## BEGIN
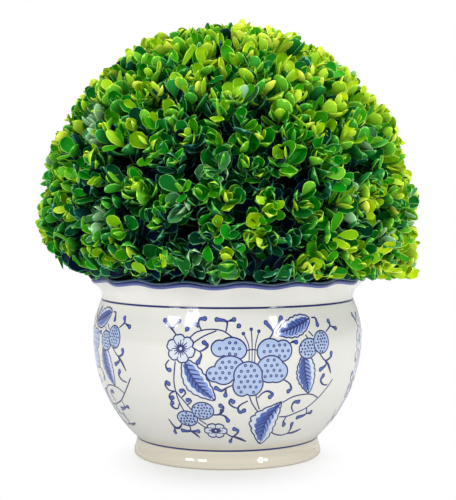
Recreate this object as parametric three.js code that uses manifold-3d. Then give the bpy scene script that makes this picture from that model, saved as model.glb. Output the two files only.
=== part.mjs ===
// A clipped box topiary ball in its footed porcelain bowl, in millimetres, +Z up.
// The origin is the centre of the bowl's flat underside, and the front of the bowl faces -Y.
// The bowl is filled, a short woody stem stands in the fill, and the clipped ball of foliage
// sits over the stem with its underside just above the bowl's waved rim.

import * as THREE from "three";
import { mergeVertices } from "three/addons/utils/BufferGeometryUtils.js";
import Module from "manifold-3d";

// Bowl: radii are outside radii, heights are above the ground
const BOWL_HEIGHT = 143.5;
const FOOT_RADIUS = 75;
const FOOT_EDGE = 1.5;
const FOOT_HEIGHT = 14.3;
const BELLY_RADIUS = 107.5;
const BELLY_CENTRE = 94.5;
const BELLY_DEPTH = 109;
const SHOULDER_DEPTH = 87;
const NECK_HEIGHT = 124.5;
const NECK_WAIST = 1;
const FLARE_HEIGHT = 8;
const RIM_RADIUS = 109;
const RIM_THICKNESS = 4.6;
const WALL = 6;
const FLOOR = 8;
const FLOOR_RADIUS = 62;

// The rim waves in and out and up and down, in round lobes
const RIM_LOBES = 16;
const LOBE_ANGLE = THREE.MathUtils.degToRad(-95);
const LOBE_REACH = 1.6;
const LOBE_DROP = 1.1;
const WAVE_START = 126.5;
const STEPS_PER_LOBE = 5;

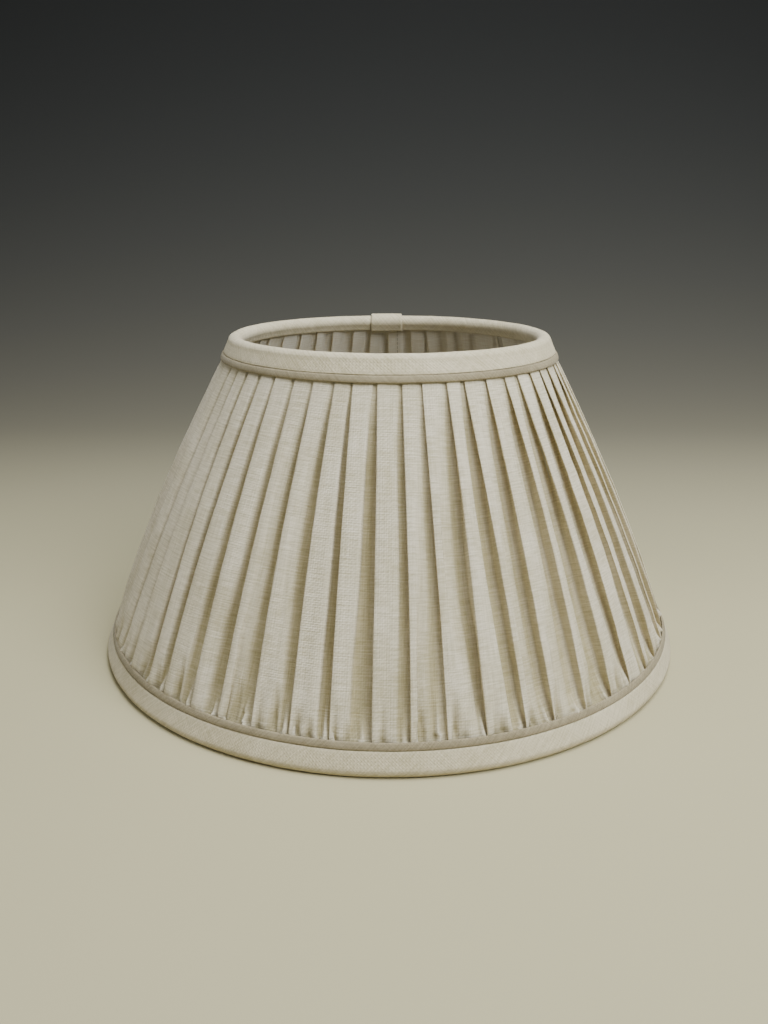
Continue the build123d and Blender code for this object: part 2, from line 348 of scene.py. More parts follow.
## END
▶ **Directions for this task**: Write out the whole listing exactly.

▶ **Result of the task**:
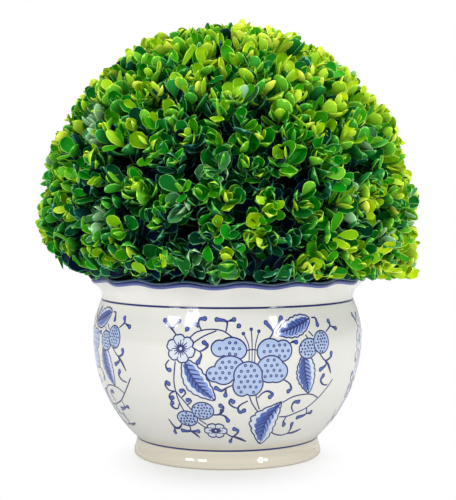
Recreate this object as parametric three.js code that uses manifold-3d. Then give the bpy scene script that makes this picture from that model, saved as model.glb. Output the two files only.
=== part.mjs ===
// A clipped box topiary ball in its footed porcelain bowl, in millimetres, +Z up.
// The origin is the centre of the bowl's flat underside, and the front of the bowl faces -Y.
// The bowl is filled, a short woody stem stands in the fill, and the clipped ball of foliage
// sits over the stem with its underside just above the bowl's waved rim.

import * as THREE from "three";
import { mergeVertices } from "three/addons/utils/BufferGeometryUtils.js";
import Module from "manifold-3d";

// Bowl: radii are outside radii, heights are above the ground
const BOWL_HEIGHT = 143.5;
const FOOT_RADIUS = 75;
const FOOT_EDGE = 1.5;
const FOOT_HEIGHT = 14.3;
const BELLY_RADIUS = 107.5;
const BELLY_CENTRE = 94.5;
const BELLY_DEPTH = 109;
const SHOULDER_DEPTH = 87;
const NECK_HEIGHT = 124.5;
const NECK_WAIST = 1;
const FLARE_HEIGHT = 8;
const RIM_RADIUS = 109;
const RIM_THICKNESS = 4.6;
const WALL = 6;
const FLOOR = 8;
const FLOOR_RADIUS = 62;

// The rim waves in and out and up and down, in round lobes
const RIM_LOBES = 16;
const LOBE_ANGLE = THREE.MathUtils.degToRad(-95);
const LOBE_REACH = 1.6;
const LOBE_DROP = 1.1;
const WAVE_START = 126.5;
const STEPS_PER_LOBE = 5;

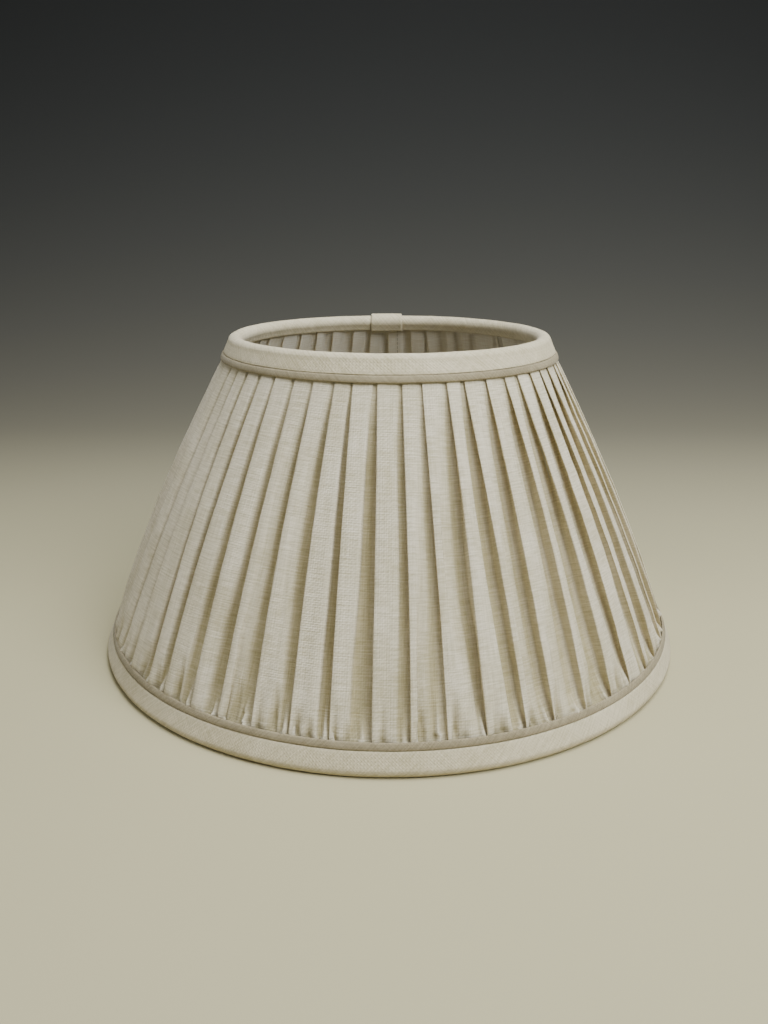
Continue the build123d and Blender code for this object: part 2, from line 348 of scene.py. More parts follow.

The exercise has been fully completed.